Wednesday 27 January 2016

Naqoyqatsi (Godfrey Reggio, USA, 2002)

Autumnal monochrome: a long, slow zoom-in upon a three-dimensional rendering of Pieter Bruegel’s painting The (Little) Tower of Babel (c. 1563). Corkscrewing upwards from the ground the expansive
base of the edifice supports a conical structure, still far from complete – and apparently already in the process of disintegration. In every way, an impossible project. Everything appears unstable, askew; the construction sinking into the ground upon which it has been built; the non-perpendicular arches (supporting the gentle incline of the spiral concourse) a threat, the spectre of collapse. A male choir chants ‘na-qoy-qat-si.’ The drumming of a heartbeat. Cut to an image of the disused and decaying Michigan Central Railway Depot: first the murky, dank interior; then the exterior in glorious sunlight.

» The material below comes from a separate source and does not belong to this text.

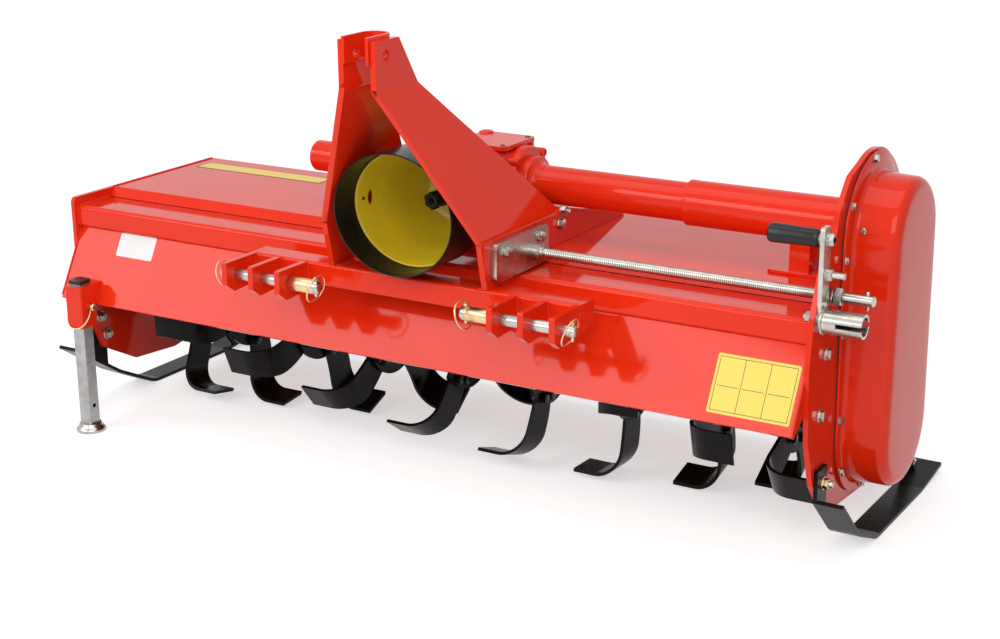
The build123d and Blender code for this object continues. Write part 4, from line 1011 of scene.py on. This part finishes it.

The camera explores this neo-classical architecture cutting between vertiginous crane-shots, extended tracking shots and almost imperceptible pans. Pulsating cello repeats phrasing, orchestral strings gather and shimmer. A raging sea – heavily digitalised. Mountain tops, the stars slash the dark firmament with light. A river, the still surface reflecting the clouds of the sky above – insubstantial forms that race and churn in fast-mo doubled as mirror images. A purely digital environment: black space mapped with a flat grid of white contour lines; the animation erupting to create a complex, flourishing conical structure – a structure reminiscent of and echoing Bruegel’s tower.

So begins Godfrey Reggio’s Naqoyqatsi, a film composed of hundreds, thousands of disparate visual-images, accompanying and accompanied by the music-images of Philip Glass. This is gaseous perception.